AIM
All material below is to be reproduced exactly.

DATA BLOCK
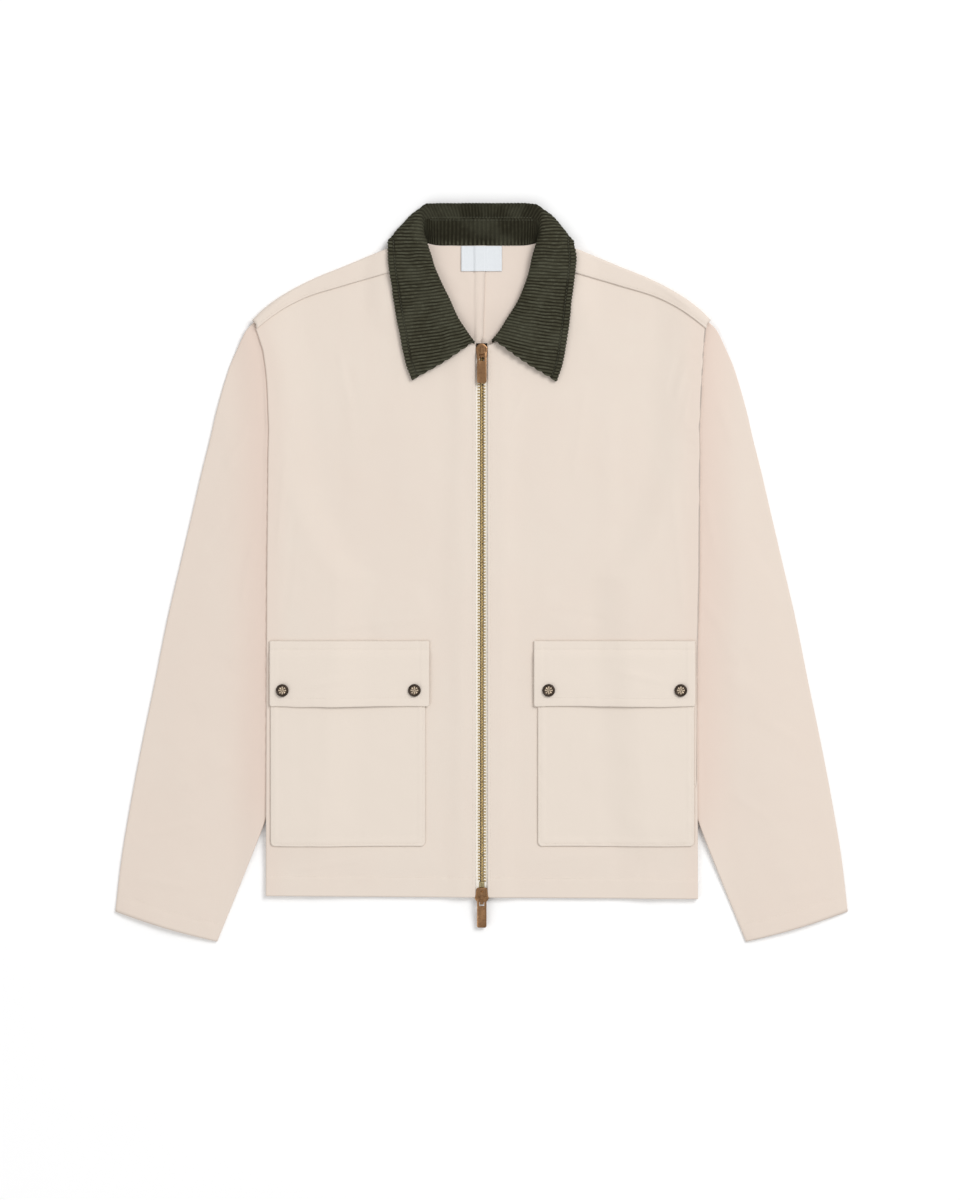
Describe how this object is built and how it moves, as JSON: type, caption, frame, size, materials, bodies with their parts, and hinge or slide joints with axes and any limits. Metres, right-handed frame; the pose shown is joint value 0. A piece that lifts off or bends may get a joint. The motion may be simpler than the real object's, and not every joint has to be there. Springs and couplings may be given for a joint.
{
  "type": "denim jacket",
  "caption": "Cream denim jacket laid flat, with a dark green corduroy collar, a two-way brass zip and snapped flap pockets.",
  "frame": {"origin": "on the table, under the middle of the jacket's outline as it lies", "axes": "+X to the wearer's left, +Y up from the hem to the collar, +Z up from the table"},
  "size_m": [0.7696, 0.7762, 0.0193],
  "materials": {
    "denim": "matte cream cotton denim",
    "pocket_denim": "matte paler cream cotton denim",
    "corduroy": "dark green wide-wale corduroy",
    "tape": "woven zip tape",
    "teeth_brass": "satin",
    "slider_metal": "copper plated, satin",
    "snap_metal": "dark brown, satin",
    "label_weave": "white woven, blank"
  },
  "bodies": {
    "jacket": {"front_left": "denim", "front_right": "denim", "back_left": "denim", "back_right": "denim", "sleeve_left": "denim", "sleeve_right": "denim", "collar_stand": "corduroy", "collar_leaf": "corduroy", "pocket_left": "pocket_denim", "pocket_right": "pocket_denim", "flap_left": "pocket_denim", "flap_right": "pocket_denim", "snap_left_outer": "snap_metal", "snap_left_inner": "snap_metal", "snap_right_outer": "snap_metal", "snap_right_inner": "snap_metal", "zip_tape_left": "tape", "zip_tape_right": "tape", "zip_chain": "teeth_brass", "slider_top": "slider_metal", "slider_bottom": "slider_metal", "neck_label": "label_weave"},
    "top_pull": {"pull_top": "slider_metal"},
    "bottom_pull": {"pull_bottom": "slider_metal"}
  },
  "joints": [
    {"name": "top_pull_swing", "type": "hinge", "parent": "jacket", "child": "top_pull", "pos_m": [0.00025, 0.2306, 0.0097], "axis": [-1, 0, 0], "range_deg": [0, 150]},
    {"name": "bottom_pull_swing", "type": "hinge", "parent": "jacket", "child": "bottom_pull", "pos_m": [0.00025, -0.3417, 0.0097], "axis": [-1, 0, 0], "range_deg": [0, 150]}
  ]
}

OUTPUT OF THE TASK
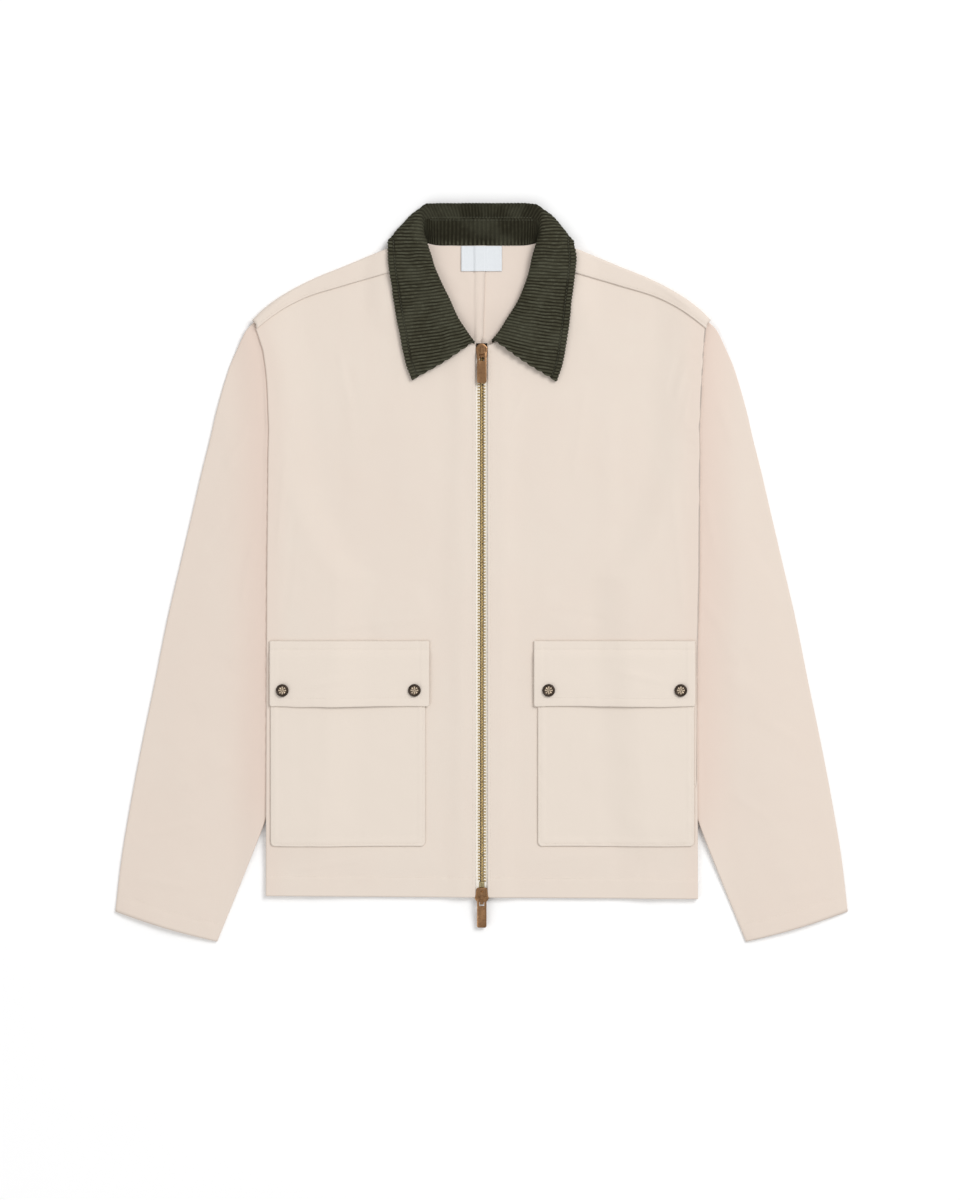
Describe how this object is built and how it moves, as JSON: type, caption, frame, size, materials, bodies with their parts, and hinge or slide joints with axes and any limits. Metres, right-handed frame; the pose shown is joint value 0. A piece that lifts off or bends may get a joint. The motion may be simpler than the real object's, and not every joint has to be there. Springs and couplings may be given for a joint.
{
  "type": "denim jacket",
  "caption": "Cream denim jacket laid flat, with a dark green corduroy collar, a two-way brass zip and snapped flap pockets.",
  "frame": {"origin": "on the table, under the middle of the jacket's outline as it lies", "axes": "+X to the wearer's left, +Y up from the hem to the collar, +Z up from the table"},
  "size_m": [0.7696, 0.7762, 0.0193],
  "materials": {
    "denim": "matte cream cotton denim",
    "pocket_denim": "matte paler cream cotton denim",
    "corduroy": "dark green wide-wale corduroy",
    "tape": "woven zip tape",
    "teeth_brass": "satin",
    "slider_metal": "copper plated, satin",
    "snap_metal": "dark brown, satin",
    "label_weave": "white woven, blank"
  },
  "bodies": {
    "jacket": {"front_left": "denim", "front_right": "denim", "back_left": "denim", "back_right": "denim", "sleeve_left": "denim", "sleeve_right": "denim", "collar_stand": "corduroy", "collar_leaf": "corduroy", "pocket_left": "pocket_denim", "pocket_right": "pocket_denim", "flap_left": "pocket_denim", "flap_right": "pocket_denim", "snap_left_outer": "snap_metal", "snap_left_inner": "snap_metal", "snap_right_outer": "snap_metal", "snap_right_inner": "snap_metal", "zip_tape_left": "tape", "zip_tape_right": "tape", "zip_chain": "teeth_brass", "slider_top": "slider_metal", "slider_bottom": "slider_metal", "neck_label": "label_weave"},
    "top_pull": {"pull_top": "slider_metal"},
    "bottom_pull": {"pull_bottom": "slider_metal"}
  },
  "joints": [
    {"name": "top_pull_swing", "type": "hinge", "parent": "jacket", "child": "top_pull", "pos_m": [0.00025, 0.2306, 0.0097], "axis": [-1, 0, 0], "range_deg": [0, 150]},
    {"name": "bottom_pull_swing", "type": "hinge", "parent": "jacket", "child": "bottom_pull", "pos_m": [0.00025, -0.3417, 0.0097], "axis": [-1, 0, 0], "range_deg": [0, 150]}
  ]
}